One would like to know not only the nature of the fluctuations, but also the means by which they are generated. We assume of course that they are not merely placed by fiat in the initial conditions. Let us first divide the possibilities into broad classes. In fact, the distinction between isocurvature and adiabatic fluctuations is operationally the same as the distinction between conventional causal sources (e.g. defects) and those generated by a period of superluminal expansion in the early universe (i.e. inflation). It can be shown that inflation is the only causal mechanism for generating superhorizon size density (curvature) fluctuations ([Liddle] 1995). Since the slope of the power spectrum in E can be traced directly to the presence of ``superhorizon size'' temperature, and hence curvature, fluctuations at last scattering, it represents a ``test'' of inflation ([Hu & White] 1997, [Spergel & Zaldarriaga] 1997). The acoustic phase test, either in the temperature or polarization, represents a marginally less robust test that should be easily observable if the former fails to be.

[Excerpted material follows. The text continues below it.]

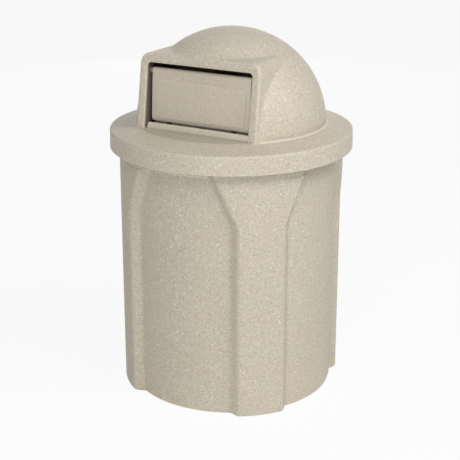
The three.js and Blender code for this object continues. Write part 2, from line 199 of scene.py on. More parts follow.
# a profile of (radius, height) turned about the Z axis
def turned(bm, profile, steps):
    verts, edges = chain(bm, [(r, 0, z) for r, z in profile])
    bmesh.ops.spin(bm, geom=verts + edges, cent=(0, 0, 0), axis=(0, 0, 1), dvec=(0, 0, 0),
                   angle=2 * pi, steps=steps, use_merge=True, use_duplicate=False)
    bmesh.ops.remove_doubles(bm, verts=bm.verts, dist=mergeGap)


# edges drawn out of a row, and the new vertex beside each of the row's own
def extrudeEdges(bm, edges, verts):
    made = bmesh.ops.extrude_edge_only(bm, edges=edges)["geom"]
    newEdges = [g for g in made if isinstance(g, bmesh.types.BMEdge)]
    ends = {v for e in newEdges for v in e.verts}
    beside = [next(e.other_vert(v) for e in v.link_edges if e.other_vert(v) in ends) for v in verts]
    return newEdges, beside


# rows of points, each row drawn out of the last
def drawnOut(bm, rows):
    verts, edges = chain(bm, rows[0])
    for row in rows[1:]:
        edges, verts = extrudeEdges(bm, edges, verts)
        for vert, place in zip(verts, row):
            vert.co = place


def extrudeFaces(bm, faces, move):
    made = bmesh.ops.extrude_face_region(bm, geom=faces)["geom"]
    verts = [g for g in made if isinstance(g, bmesh.types.BMVert)]
    bmesh.ops.translate(bm, verts=verts, vec=move)
    return verts, [g for g in made if isinstance(g, bmesh.types.BMFace)]


def roundEdges(bm, edges, offset, segments):
    bmesh.ops.bevel(bm, geom=edges, offset=offset, offset_type="OFFSET", segments=segments,
                    profile=0.5, affect="EDGES", material=-1, clamp_overlap=True)


def meshFrom(bm, name):
    mesh = bpy.data.meshes.new(name)
    bm.to_mesh(mesh)
    bm.free()
    return mesh


def addObject(name, data):
    made = bpy.data.objects.new(name, data)
    bpy.context.scene.collection.objects.link(made)
    return made


def makePiece(name, bm, body, nodes, material, crease, recalculate=True):
    if recalculate:
        bmesh.ops.recalc_face_normals(bm, faces=bm.faces)
    mesh = meshFrom(bm, name)
    for polygon in mesh.polygons:
        polygon.use_smooth = True
    mesh.set_sharp_from_angle(angle=radians(crease))
    mesh.materials.append(material)
    piece = addObject(name, mesh)
    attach(piece, body)
    if nodes:
        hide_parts(*nodes)
    return piece


def giveWall(piece, thickness):
    wall = piece.modifiers.new("wall", "SOLIDIFY")
    wall.thickness = thickness
    wall.offset = -1
    wall.use_quality_normals = True


# the moulded plastic of the can, the lid and the flap, with its mixed flecks
sandstone = {
    "can": {"base": (0.575, 0.511, 0.410), "fleck": 1.0, "pebble": 0.00035, "gloss": 0.58},
    "lid": {"base": (0.588, 0.520, 0.418), "fleck": 1.0, "pebble": 0.00030, "gloss": 0.52},
    "flap": {"base": (0.578, 0.510, 0.412), "fleck": 0.55, "pebble": 0.00012, "gloss": 0.50},
    # of each noise: its size, detail and roughness
    "grain": (0.0016, 3, 0.6),
    "mottle": (0.007, 2, 0.55),
    "cloud": (0.16, 2, 0.5),
    "pebbles": (0.0034, 2, 0.5),
    "skin": (0.022, 2, 0.5),
    "grainTone": 0.5,            # how far each of them lightens and darkens the base
    "mottleTone": 0.34,
    "cloudTone": 0.10,
    # of each fleck: its colour, size, shift, where it starts and is full, and its strength
    "flecks": [
        ((0.80, 0.755, 0.655), 0.0046, 4.53, (0.59, 0.67), 0.60),
        ((0.30, 0.25, 0.19), 0.0040, 4.10, (0.61, 0.68), 0.55),
        ((0.62, 0.46, 0.36), 0.0068, 4.38, (0.56, 0.66), 0.42),
        ((0.47, 0.52, 0.42), 0.0074, 4.44, (0.56, 0.66), 0.38),
    ],
    # colour of the painted highlights on edges and along the dome's foot
    "paintedHighlight": (0.74, 0.68, 0.57),
    # colour of the painted shade in hollows, on the shelf and in the cove
    "dustAndShade": (0.24, 0.21, 0.165),
    # colour of the painted shade in the hood's throat
    "throatShade": (0.17, 0.15, 0.122),
    "edges": (0.512, 0.560),     # pointiness of the edges that get a painted highlight
    "edgeHighlight": 0.55,
    "hollows": (0.492, 0.45),    # pointiness of the hollows that get a painted shade
    "hollowShade": 0.34,
    "mottleGloss": 0.18,
    # extra roughness where the throat's shade is painted
    "throatShadeGloss": 0.2,
    "grainBump": 0.6,
    "skinDepth": 3.0,            # in pebble depths
}


def sandstonePlastic(name, kind, paintedLight=None):
    finish = newMaterial(name)
    look, own = sandstone, sandstone[kind]
    grain, mottle, cloud = (finish.noise(*look[key]) for key in ("grain", "mottle", "cloud"))
    lean = ((grain - 0.5) * (look["grainTone"] * own["fleck"])
            + (mottle - 0.5) * (look["mottleTone"] * own["fleck"])
            + (cloud - 0.5) * look["cloudTone"] + 1.0)
    grey = finish.node("ShaderNodeCombineColor", None, {"Red": lean, "Green": lean, "Blue": lean})
    colour = finish.mixColour(1.0, own["base"], grey, "MULTIPLY")
    for fleckTone, size, shift, edge, strength in look["flecks"]:
        spots = finish.noise(size, 1, place=finish.mapped(Location=(shift, -shift, 2 * shift)))
        colour = finish.mixColour(finish.step(spots, *edge) * (strength * own["fleck"]), colour, fleckTone)
    pointed = finish.node("ShaderNodeNewGeometry", output="Pointiness")
    # painted highlight along convex edges, by pointiness
    colour = finish.mixColour(finish.step(pointed, *look["edges"]) * look["edgeHighlight"], colour, look["paintedHighlight"])
    # painted shade in hollows, by pointiness
    colour = finish.mixColour(finish.step(pointed, *look["hollows"]) * look["hollowShade"],
                              colour, look["dustAndShade"])
    rough = (mottle - 0.5) * look["mottleGloss"] + own["gloss"]
    # the lid's painted shade and painted highlights, from its masks
    if paintedLight is not None:
        dustyAndShaded, paintedHighlight, throatShaded = paintedLight(finish)
        for part, layer in ((dustyAndShaded, "dustAndShade"), (paintedHighlight, "paintedHighlight"), (throatShaded, "throatShade")):
            colour = finish.mixColour(part, colour, look[layer])
        # rougher where the throat's shade is painted
        rough = rough + throatShaded * look["throatShadeGloss"]
    fine = finish.bump(grain * look["grainBump"] + finish.noise(*look["pebbles"]), own["pebble"])
    skin = finish.bump(finish.noise(*look["skin"]), own["pebble"] * look["skinDepth"], fine)
    return finish.surface(colour, rough, skin)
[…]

These tests, while interesting, do not tell us anything about the detailed physics that generates the fluctuations. Once a distinction is made between the two possibilities one would like to learn about the mechanism for generating the fluctuations in more detail. For example in the inflationary case there is a well known test of single-field slow-roll inflation which can be improved by using polarization information. In principle, inflation generates both scalar and tensor anisotropies. If we assume that the two spectra come from a single underlying inflationary potential their amplitudes and slopes are not independent. This leads to an algebraic consistency relation between the ratio of the tensor and scalar perturbation spectra and the tensor spectral index. However information on the tensor contribution to the spectrum is limited by cosmic variance and is easily confused with other effects such as those of a cosmological constant or tilt of the initial spectrum. By using polarization information much smaller ratios of tensor to scalar perturbations may be probed, with more accuracy, and the test refined (see [Zaldarriaga et al.] 1997 for details). In principle, this extra information may also allow one to reconstruct the low order derivatives of the inflaton potential.

Similar considerations apply to causal generation of fluctuations without inflation. Two possibilities are a model with ``passive evolution'' where initial stress fluctuations move matter around and ``active evolution'' where exotic but causal physics continually generates stress-energy perturbations inside the horizon. All cosmological defect models bear aspects of the latter class. The hallmark of an active generation mechanism is the presence of vector modes. Vector modes decay with the expansion so in a passive model they would no longer be present by recombination. Detection of (cosmological) vector modes would be strong evidence for defect models. Polarization is useful since it provides a unique signature of vector modes in the dominance of the B-mode polarization.